The historical and political contexts of peace, and of justice, are so often written out of the narratives of conflicts
In so many cases children play all of these roles. They are forced to transcend these categories. The anthropologist Liisa Malkki critiques the depiction of children in humanitarian appeals, noting that these appeals “depend on children as generic human beings and not as culturally or socially specific persons … We see—or are urgently, benevolently, invitedto see—small bundles of humanity … naked humanity … These small figures are charismatic in their suffering. But they exhibit a profound absence of historical, cultural, biographical specificity.”
We have all seen the types of depictions that Malkki describes, children displayed as “outside the complications of history,” a process Malkki connects to the phenomenon of the “infantilization of peace.” 
The historical and political contexts of peace, and of justice, are so often written out of the narratives of conflicts. Instilling a sense of justice—and, perhaps just as importantly, a knowledge of justice’s political dimensions—is not unique to the Palestinian struggle, but a commitment to understanding these contexts is highly present in Palestine. The children we met in Dheisheh refugee camp were informed about the situation in which they live, and aware of the injustices they face. How could they not be? They are confronted with this reality constantly—with every invasion of the camp, with every shot of gunfire, with every breath of tear gas. How many times will they be forced, as Darwish said, to “die several times”?
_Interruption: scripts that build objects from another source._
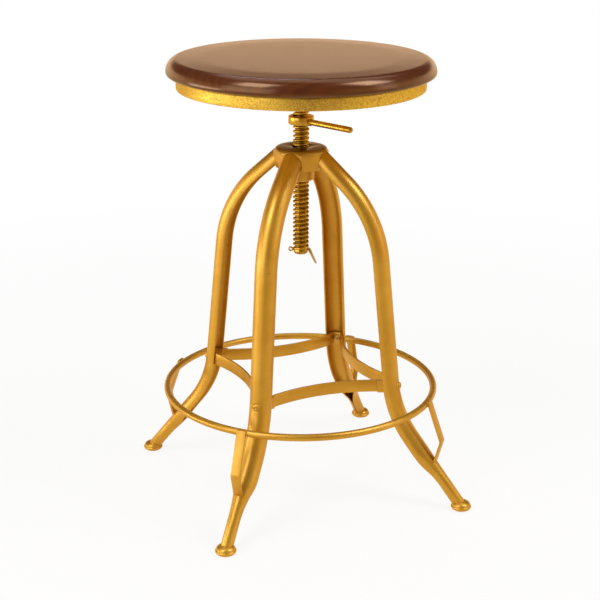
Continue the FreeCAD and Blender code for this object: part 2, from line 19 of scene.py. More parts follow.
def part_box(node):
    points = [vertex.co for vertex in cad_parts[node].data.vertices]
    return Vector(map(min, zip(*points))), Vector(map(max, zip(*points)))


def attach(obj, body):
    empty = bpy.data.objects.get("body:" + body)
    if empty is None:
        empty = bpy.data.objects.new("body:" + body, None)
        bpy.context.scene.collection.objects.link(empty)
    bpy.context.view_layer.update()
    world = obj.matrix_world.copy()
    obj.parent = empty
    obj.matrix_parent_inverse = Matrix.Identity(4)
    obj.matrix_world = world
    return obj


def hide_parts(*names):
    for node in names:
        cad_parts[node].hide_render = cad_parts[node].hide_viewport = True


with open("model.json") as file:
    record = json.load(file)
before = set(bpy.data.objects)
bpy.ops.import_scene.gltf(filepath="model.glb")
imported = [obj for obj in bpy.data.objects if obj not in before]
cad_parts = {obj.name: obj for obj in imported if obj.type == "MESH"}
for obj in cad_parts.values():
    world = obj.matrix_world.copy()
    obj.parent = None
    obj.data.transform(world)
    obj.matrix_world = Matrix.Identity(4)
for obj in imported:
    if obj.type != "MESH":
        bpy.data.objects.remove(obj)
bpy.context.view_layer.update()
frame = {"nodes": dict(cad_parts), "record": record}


record = frame["record"]
body_of = {node: body for body, nodes in record["behaviour"]["bodies"].items() for node in nodes}
slot_of = {entry["node"]: entry["material_slot"] for entry in record["subparts"]}

# %% [markdown]
# ## Writing materials in code
# A material is a small network of nodes. Typing out every link is tiring to read,
# so one helper adds a node, sets its options and fills its inputs. An input that is
# given a socket is linked to it, and anything else is a plain value on the input.

# %% Helpers that add a node
def fill(tree, node, inputs):
    """Link each input that is given a socket, and put any other value on the input."""
    for key, value in inputs.items():
        if isinstance(value, bpy.types.NodeSocket):
            tree.links.new(value, node.inputs[key])
        else:
            node.inputs[key].default_value = value


def add(tree, kind, inputs=None, **options):
    """Add a node to a tree, set its options, and link or fill its inputs."""
    made = tree.nodes.new(kind)
    for option, value in options.items():
        setattr(made, option, value)
    fill(tree, made, inputs or {})
    return made


def mix(tree, share, first, second):
    """Mix two colours by a mask, and give the socket with the result."""
    made = add(tree, "ShaderNodeMix", {0: share, 6: first, 7: second}, data_type="RGBA")
    return made.outputs[2]


def remap(tree, value, low, high, to_low=0.0, to_high=1.0):
    """Stretch a range of values to another one, and hold it there."""
    made = add(tree, "ShaderNodeMapRange", {0: value, 1: low, 2: high, 3: to_low, 4: to_high})
    return made.outputs[0]


def maths(tree, operation, first, second):
    """Reckon with two values, one of them or both from sockets."""
    return add(tree, "ShaderNodeMath", {0: first, 1: second}, operation=operation).outputs[0]


def tint(tree, colour, mask, strength, other):
    """Lay another colour over the first by a mask, no stronger than the given share."""
    return mix(tree, maths(tree, "MULTIPLY", mask, strength), colour, other)


def noise(tree, place, scale, detail, roughness=0.5):
    """A Noise texture at a place. Its first output is the value, its second a colour."""
    inputs = {"Vector": place, "Scale": scale, "Detail": detail, "Roughness": roughness}
    return add(tree, "ShaderNodeTexNoise", inputs).outputs


print("helpers ready: fill, add, mix, remap, maths, tint, noise")

# %% Helpers for node groups
def new_group(name, values, outputs):
    """A node group with a vector and named values to take: (tree, its inputs, output node)."""
    tree = bpy.data.node_groups.new(name, "ShaderNodeTree")
    tree.interface.new_socket("Vector", in_out="INPUT", socket_type="NodeSocketVector")
    for label, value in values.items():
        socket = tree.interface.new_socket(label, in_out="INPUT", socket_type="NodeSocketFloat")
        socket.default_value = value
    for label in outputs:
        tree.interface.new_socket(label, in_out="OUTPUT", socket_type="NodeSocketFloat")
    return tree, tree.nodes.new("NodeGroupInput").outputs, tree.nodes.new("NodeGroupOutput")


def give(tree, out, **results):
    """Link results to the outputs of a group."""
    fill(tree, out, results)
    print(tree.name, "gives", list(results))


print("groups take a vector first, so that every pattern sits on Object coordinates")

# %% [markdown]
# ## What sprayed gold does
# Powder coat is melted plastic with metal flake in it. Up close it has three sizes
# of detail: soft clouds where the coat is thicker, an even orange-peel ripple, and
# single flakes that catch the light. One group makes all three, because the frame,
# the seat pan and the screws each need it at a scale of their own. Flakes could be
# an image, but cells of a Voronoi texture stay sharp at any distance.

# %% Group: clouds, ripple and flakes
coat, given, out = new_group(
    "Sprayed Coat",
    {"Cloud Scale": 14.0, "Ripple Scale": 700.0, "Flake Scale": 1200.0},
    ["Clouds", "Ripple", "Flakes", "Height"],
)
place = given["Vector"]
clouds = noise(coat, place, given["Cloud Scale"], 5.0, 0.6)[0]
ripple = noise(coat, place, given["Ripple Scale"], 2.0)[0]
cells = add(coat, "ShaderNodeTexVoronoi", {"Vector": place, "Scale": given["Flake Scale"]})
flakes = add(coat, "ShaderNodeSeparateColor", {"Color": cells.outputs["Color"]}).outputs[0]
ripple_part = maths(coat, "MULTIPLY", ripple, 0.7)
height = maths(coat, "ADD", ripple_part, maths(coat, "MULTIPLY", flakes, 0.3))
clouds = remap(coat, clouds, 0.36, 0.64)
give(coat, out, Clouds=clouds, Ripple=ripple, Flakes=flakes, Height=height)

# %% [markdown]
# ## Where edges are rubbed
# Paint wears off corners first. The meshes below mark their bevelled strips with an
# attribute called wear, and this group breaks that strip up with noise so that the
# rubbing comes and goes. A second output is a sparse field of small knocks that
# can sit anywhere, as on any stool that has been moved about.

# %% Group: rubbed edges and knocks
rubbed, given, out = new_group("Rubbed Edges", {"Scale": 60.0, "Reach": 0.5}, ["Edges", "Knocks"])
place = given["Vector"]
mark = add(rubbed, "ShaderNodeAttribute", attribute_name="wear").outputs["Fac"]
patches = noise(rubbed, place, given["Scale"], 6.0, 0.65)[0]
lift = maths(rubbed, "MULTIPLY", given["Reach"], 0.2)
worn = maths(rubbed, "GREATER_THAN", maths(rubbed, "ADD", patches, lift), 0.55)
edges = maths(rubbed, "MULTIPLY", mark, worn)
specks = noise(rubbed, place, maths(rubbed, "MULTIPLY", given["Scale"], 2.2), 3.0)[0]
give(rubbed, out, Edges=edges, Knocks=remap(rubbed, specks, 0.7, 0.74))

# %% [markdown]
# ## Distance from the spindle
# The hub's top round the spindle and the roots of the thread get painted shade, and
# both are found by their distance from the spindle. Every piece shares one origin,
# under the spindle, so the distance from the Z axis is the same measure for all of
# them. This group gives it in metres.

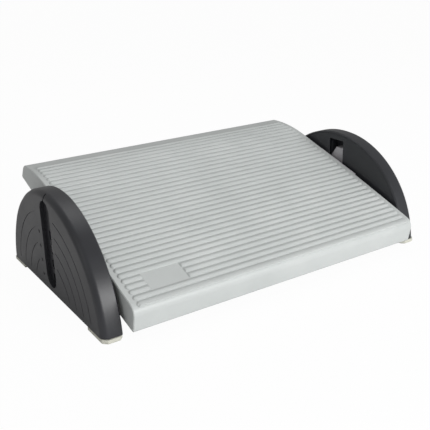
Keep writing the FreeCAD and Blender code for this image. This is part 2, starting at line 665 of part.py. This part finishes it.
def ridge(left, right):
    """One bar along X with a crowned top and sloping ends, its root sunk below z = 0."""
    radius = size("ridge_radius")
    sunk = size("ridge_sunk")
    root = size("ridge_root")
    bar = Part.makeCylinder(radius, right - left, FreeCAD.Vector(left, 0, -sunk), FreeCAD.Vector(1, 0, 0))
    slope = radius - sunk + root
    corners = [FreeCAD.Vector(left, 0, -root), FreeCAD.Vector(right, 0, -root),
               FreeCAD.Vector(right - slope, 0, slope - root), FreeCAD.Vector(left + slope, 0, slope - root)]
    side = Part.Face(Part.makePolygon(corners + corners[:1]))
    half = size("ridge_half")
    side.translate(FreeCAD.Vector(0, -half, 0))
    return bar.common(side.extrude(FreeCAD.Vector(0, 2 * half, 0)))


def make_ridges():
    """All ridges of the tread, broken where the bare field lies."""
    half = size("platform_width") / 2 - size("ridge_inset")
    bare_left = size("bare_inset") - size("platform_width") / 2
    bare = (bare_left, bare_left + size("bare_width"))
    count = int((size("tread_depth") - size("ridge_first") - size("ridge_last")) / size("ridge_pitch")) + 1
    rows = range(int(size("bare_first")), int(size("bare_first") + size("bare_rows")))
    bars = []
    for row in range(count):
        back = size("ridge_first") + row * size("ridge_pitch")
        rise, slope = top_of_tread(back)
        spans = [(-half, bare[0]), (bare[1], half)] if row in rows else [(-half, half)]
        for left, right in spans:
            bar = ridge(left, right)
            bar.rotate(FreeCAD.Vector(0, 0, 0), FreeCAD.Vector(1, 0, 0), slope)
            bar.translate(FreeCAD.Vector(0, back - size("pin_from_front"), rise - size("pin_above_edge")))
            bars.append(bar)
    feature = doc.addObject("Part::Feature", "tread_ridges")
    feature.Shape = Part.makeCompound(bars)
    feature.Placement = FreeCAD.Placement()
    return feature


def box(name, low, lengths):
    feature = doc.addObject("Part::Box", name)
    for prop, text in zip(("Length", "Width", "Height"), lengths):
        feature.setExpression(prop, cells(text))
    for prop, text in zip(("x", "y", "z"), low):
        feature.setExpression("Placement.Base." + prop, cells(text))
    return feature


def make_tread():
    """The one-piece foot platform: arched ridged top, skirts and a grid of ribs."""
    blank = profile_body("tread_blank", "0", "<platform_width>",
                         [("<front_round>", "<front_lean>", "<front_rise>"),
                          ("<rear_round>", REAR_TOP_BACK, "<rear_top_rise>"),
                          ("<toe_round>", "0", "0"), ("<toe_round>", "<tread_depth>", "0")])
    half = size("platform_width") / 2
    floor = 0 - size("pin_above_edge") + 1

    def on_side(edge):
        box_of = edge.BoundBox
        return near(box_of.XLength, 0) and near(abs(box_of.XMin), half) and box_of.ZMax > floor
    bevel(blank, "<side_bevel>", on_side)
    core = profile_body("tread_core", "<tread_wall>", "<platform_width>-2*<tread_wall>",
                        [("<front_round>-<tread_wall>", "(<front_lean>+<tread_wall>)",
                          "(<front_rise>-<tread_wall>)"),
                         ("<rear_round>-<tread_wall>", REAR_TOP_BACK + "-<tread_wall>",
                          "(<rear_top_rise>-<tread_wall>)")])
    inside = size("platform_width") - 2 * size("tread_wall")
    step = size("rib_gap") + size("rib_wall")
    ribs = []
    start = tread_frame("0", "<rib_inset>")
    across = int(inside / step / 2)
    for index in range(-across, across + 1):
        ribs.append(box("cross_rib", ("%d*(<rib_gap>+<rib_wall>)-<rib_wall>/2" % index, start[0], start[1]),
                        ("<rib_wall>", "<tread_depth>", "60")))
    for index in range(1, int(size("tread_depth") / step) + 1):
        back = "%d*(<rib_gap>+<rib_wall>)" % index
        ribs.append(box("long_rib", ("0-<platform_width>/2", tread_frame(back, "0")[0], start[1]),
                        ("<platform_width>", "<rib_wall>", "60")))
    # Bosses behind the side walls take the screws of the hub plates
    for side in (-1, 1):
        for place in (-1, 1):
            left = "(<platform_width>/2-<screw_long>)" if side > 0 else "(0-<platform_width>/2)"
            low = (left, "%d*<plate_screw>-<boss_half>" % place, "<plate_screw_rise>-<boss_half>")
            boss = box("screw_boss", low, ("<screw_long>", "2*<boss_half>", "2*<boss_half>"))
            ribs.append(boss)
    grid = doc.addObject("Part::MultiFuse", "rib_grid")
    grid.Shapes = ribs
    cavity = doc.addObject("Part::Cut", "cavity")
    cavity.Base = core
    cavity.Tool = grid
    hollow = doc.addObject("Part::Cut", "hollow_tread")
    hollow.Base = blank
    hollow.Tool = cavity
    cores = []
    for side in (-1, 1):
        for place in (-1, 1):
            hole = doc.addObject("Part::Prism", "screw_core")
            hole.Polygon = 6
            hole.setExpression("Circumradius", cells("<screw_shank>+<snug>"))
            hole.setExpression("Height", cells("<screw_long>"))
            hole.Placement.Rotation = FreeCAD.Rotation(FreeCAD.Vector(0, 1, 0), 90).multiply(
                FreeCAD.Rotation(FreeCAD.Vector(0, 0, 1), 30))
            left = "(<platform_width>/2-<screw_long>+1)" if side > 0 else "(0-<platform_width>/2-1)"
            hole.setExpression("Placement.Base.x", cells(left))
            hole.setExpression("Placement.Base.y", cells("%d*<plate_screw>" % place))
            hole.setExpression("Placement.Base.z", cells("<plate_screw_rise>"))
            cores.append(hole)
    drilled = doc.addObject("Part::MultiFuse", "screw_cores")
    drilled.Shapes = cores
    bored = doc.addObject("Part::Cut", "bored_tread")
    bored.Base = hollow
    bored.Tool = drilled
    tread = doc.addObject("Part::MultiFuse", "platform_tread")
    tread.Shapes = [bored, make_ridges()]
    tread.Label = "platform_tread"
    doc.recompute()
    tilted(tread)
    return tread


def mirrored(source, label):
    """The left-hand twin of a right-hand piece."""
    twin = doc.addObject("Part::Mirroring", label)
    twin.Label = label
    twin.Source = source
    twin.Normal = (1, 0, 0)
    twin.Base = (0, 0, 0)
    return twin


def main():
    right = [
        make_outer_shell(), make_inner_cover(),
        make_foot("right_front_foot", -1), make_foot("right_rear_foot", 1),
        make_pivot_block(), make_hub_plate(), make_pin_cap(),
        make_ring(), make_clip(),
    ]
    doc.recompute()
    places = [(value_of(sheet, SCREW_BACK % side), size("screw_rise")) for side in (-1, 1)]
    seat = value_of(sheet, SHELL_IN) + size("head_deep")
    right.append(group_of_screws("right_cover_screws", places, seat, size("head_deep") - size("snug"), -1))
    places = [(side * size("plate_screw"), size("plate_screw_rise")) for side in (-1, 1)]
    hub_screws = group_of_screws("right_hub_screws", places, value_of(sheet, PLATE_OUT),
                                 size("head_deep"), 1)
    tilted(hub_screws)
    right.append(hub_screws)
    pieces = list(right)
    for piece in right:
        pieces.append(mirrored(piece, piece.Label.replace("right_", "left_")))
    pieces.append(make_tread())
    doc.recompute()

    for item in doc.Objects:
        if "Invalid" in item.State or "Error" in item.State:
            raise RuntimeError("%s has failed: %s" % (item.Label, item.State))
    for piece in pieces:
        if piece.Shape.isNull() or not piece.Shape.isValid():
            raise RuntimeError("%s has no valid shape" % piece.Label)
    os.makedirs("parts", exist_ok=True)
    for piece in pieces:
        piece.Shape.exportStep("parts/%s.step" % piece.Label)
        print(piece.Label, len(piece.Shape.Solids), round(piece.Shape.Volume / 1000, 2), "cm3")


main()
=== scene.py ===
import math
import bmesh
import bpy
from mathutils import Matrix, Vector


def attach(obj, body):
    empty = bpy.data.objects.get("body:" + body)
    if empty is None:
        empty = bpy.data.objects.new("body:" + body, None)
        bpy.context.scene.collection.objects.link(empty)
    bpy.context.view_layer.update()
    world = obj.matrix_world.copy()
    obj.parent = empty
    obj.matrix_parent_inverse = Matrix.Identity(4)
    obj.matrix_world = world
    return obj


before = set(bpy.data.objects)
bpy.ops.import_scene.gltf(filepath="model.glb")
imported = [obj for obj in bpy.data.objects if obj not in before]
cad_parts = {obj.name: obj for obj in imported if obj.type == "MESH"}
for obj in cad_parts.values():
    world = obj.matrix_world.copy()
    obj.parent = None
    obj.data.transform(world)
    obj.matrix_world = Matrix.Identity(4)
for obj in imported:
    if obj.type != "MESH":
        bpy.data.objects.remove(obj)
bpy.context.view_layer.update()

# A tilting footrest: moulded tread, two arched supports, sliding blocks and soft feet.
# Lengths are in metres; MM turns a real size in millimetres into the scene's unit.
MM = 0.001


def linear(hex_colour):
    """An sRGB hex colour as the linear RGBA that the shaders take."""
    channels = []
    for start in (1, 3, 5):
        value = int(hex_colour[start:start + 2], 16) / 255
        channels.append(value / 12.92 if value <= 0.04045 else ((value + 0.055) / 1.055) ** 2.4)
    return (*channels, 1.0)


def add_node(tree, kind, settings=None, inputs=None):
    """Add one shader node, set its settings and fill or link its inputs."""
    node = tree.nodes.new(kind)
    for name, value in (settings or {}).items():
        setattr(node, name, value)
    for name, value in (inputs or {}).items():
        if isinstance(value, bpy.types.NodeSocket):
            tree.links.new(value, node.inputs[name])
        else:
            node.inputs[name].default_value = value
    return node


def new_material(name):
    """An empty material with one Principled shader and its output."""
    material = bpy.data.materials.new(name)
    material.use_nodes = True
    tree = material.node_tree
    tree.nodes.clear()
    shader = add_node(tree, "ShaderNodeBsdfPrincipled")
    add_node(tree, "ShaderNodeOutputMaterial", inputs={"Surface": shader.outputs["BSDF"]})
    return material, tree, shader


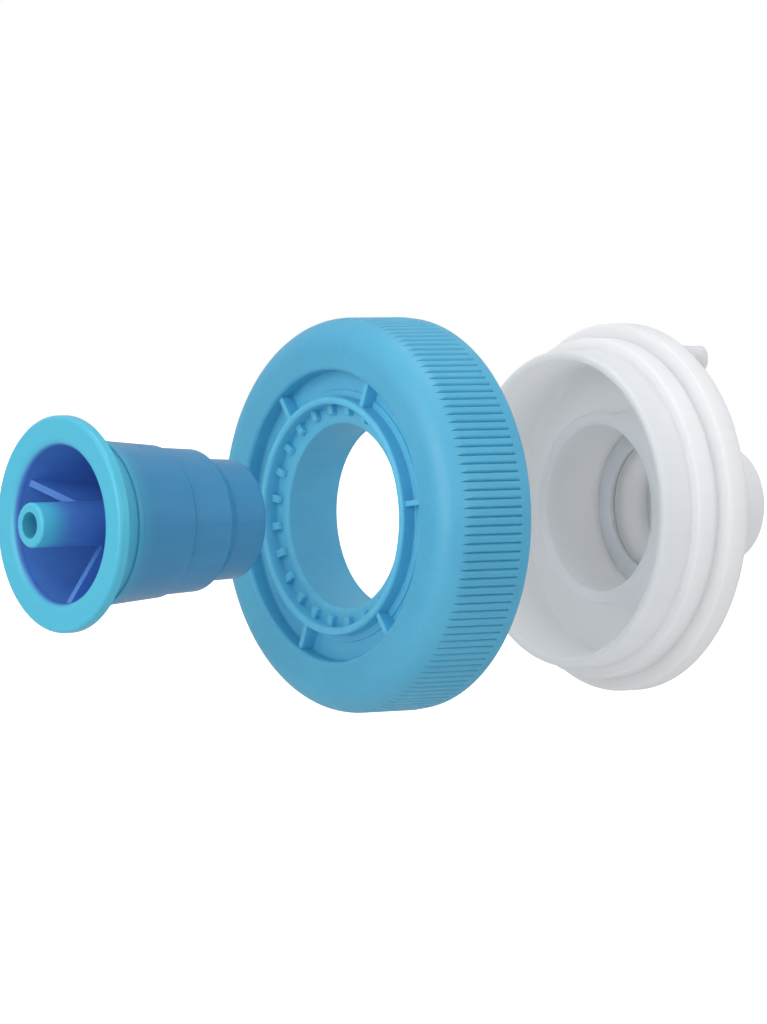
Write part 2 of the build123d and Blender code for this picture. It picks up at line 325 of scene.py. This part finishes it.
def liner_foam():
    """Expanded polyethylene: closed cells under a matt skin."""
    m = Nodes("liner_foam")
    cells = m.tree.nodes.new("ShaderNodeTexVoronoi")
    cells.inputs["Scale"].default_value = 1.0 / (0.35 * MM)
    m.link(m.place, cells.inputs["Vector"])
    tone = m.spread(m.noise(6.0), 0.3, 0.7, 0.0, 1.0)
    m.link(m.blend(tone, (0.74, 0.74, 0.71), (0.82, 0.82, 0.80)), m.shader.inputs["Base Color"])
    m.link(m.spread(m.noise(2.0), 0.3, 0.7, 0.62, 0.8), m.shader.inputs["Roughness"])
    m.link(m.bump(cells.outputs["Distance"], 0.02), m.shader.inputs["Normal"])
    m.set(Subsurface_Weight=0.4, Subsurface_Scale=1.2 * MM, Subsurface_Radius=WHITE_GLOW)
    return m.mat


def silicone():
    """Translucent food-grade silicone with a soft matt skin."""
    m = Nodes("silicone")
    tone = m.spread(m.noise(7.0, 3.0), 0.3, 0.7, 0.0, 1.0)
    m.link(m.blend(tone, (0.84, 0.85, 0.87), (0.89, 0.90, 0.91)), m.shader.inputs["Base Color"])
    m.link(m.spread(m.noise(1.5), 0.3, 0.7, 0.42, 0.56), m.shader.inputs["Roughness"])
    m.link(m.bump(m.noise(0.3, 2.0), 0.006), m.shader.inputs["Normal"])
    m.set(IOR=SILICONE_IOR, Subsurface_Weight=0.7, Subsurface_Scale=2.0 * MM)
    m.set(Subsurface_Radius=WHITE_GLOW)
    return m.mat


def polished_steel():
    """Bearing ball: polished, with a faint haze and lapping marks."""
    m = Nodes("polished_steel")
    lap = m.noise(0.25, 2.0, m.stretched(1.0, 0.1, 1.0))
    tone = m.spread(m.noise(1.2), 0.3, 0.7, 0.0, 1.0)
    m.link(m.blend(tone, (0.60, 0.60, 0.59), (0.68, 0.68, 0.68)), m.shader.inputs["Base Color"])
    m.link(m.spread(lap, 0.3, 0.7, 0.10, 0.22), m.shader.inputs["Roughness"])
    m.link(m.bump(lap, 0.0006), m.shader.inputs["Normal"])
    m.set(Metallic=1.0)
    return m.mat


def finish_pieces():
    """Give every CAD piece its material."""
    give("nozzle", nozzle_blue())
    give("collar", collar_blue())
    give("gland", gland_white())
    give("ball_cage", cage_white())
    give("collar_liner", liner_foam())
    seal = silicone()
    give("seat_washer", seal)
    give("mouth_gasket", seal)
    give("vent_ball", polished_steel())


bpy.context.scene.view_settings.view_transform = "Standard"
make_camera()
make_lights()
make_world()
make_floor()
finish_pieces()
Susan Sontag wrote, “there is no such thing as collective memory—part of the same family of spurious notions as collective guilt. But there is collective instruction.”  Collective instruction has been weaponized against the Palestinians—quite literally, in the case of textbooks for Palestinian children, Israel has attempted to erase information about the Nakba (banning the word itself) and the histories of expelled Palestinian villages. But Palestinians have resisted. The land and the remnants of villages, like the “ghost homes” of Lifta, are proof. But, more importantly, the people living under occupation carry the living proof with them through their daily resistance. As long as people are forced to bear witness to daily injustice, there cannot be just peace.
Commenting in the context of resistance to fascism, Walter Benjamin wrote, “The tradition of the oppressed teaches us that the ‘state of emergency’ in which we live is not the exception but the rule.”  The “state of emergency” in which Palestinians are forced to live is the only proof we should need that the occupation, and continued dispossession of land, cannot go on. Justice, and peace, are always political, and always emerge out of a historical reality. Until this justice is achieved, like Hanthala, present generations, and generations to come, will be watching and resisting.
 Egoz, Shelley. “Deconstructing the Hegemony of Nationalist Narratives through Landscape Architecture,” Landscape Research 33, no. 1 (2008): 29–50.
 Rilke, Rainer Maria. Rilke's Book of Hours. Translated by Anita Barrows and Joanna Macy. New York: Riverhead Books, 2005. See page 51.
 Arendt, Hannah. The Origins of Totalitarianism. New York: Houghton Mifflin Harcourt, 1968. First published 1951. Page references are to the 1968 edition. See pages 297–299.
 Malkki, Liisa. “Children, Humanity and the Infantilization of Peace.” In In the Name of Humanity: the Government of Threat and Care, edited by Ilana Feldman and Miriam Iris Ticktin, 58–85. Durham: Duke University Press, 2010. See pages 64–65.
 Sontag, Susan. Regarding the Pain of Others. New York: Farrar, Straus and Giroux, 2003. See page 85.
 Benjamin, Walter. Illuminations. Edited by Hannah Arendt. Translated by Harry Zohn. New York: Schocken Books, 1969. See page 257.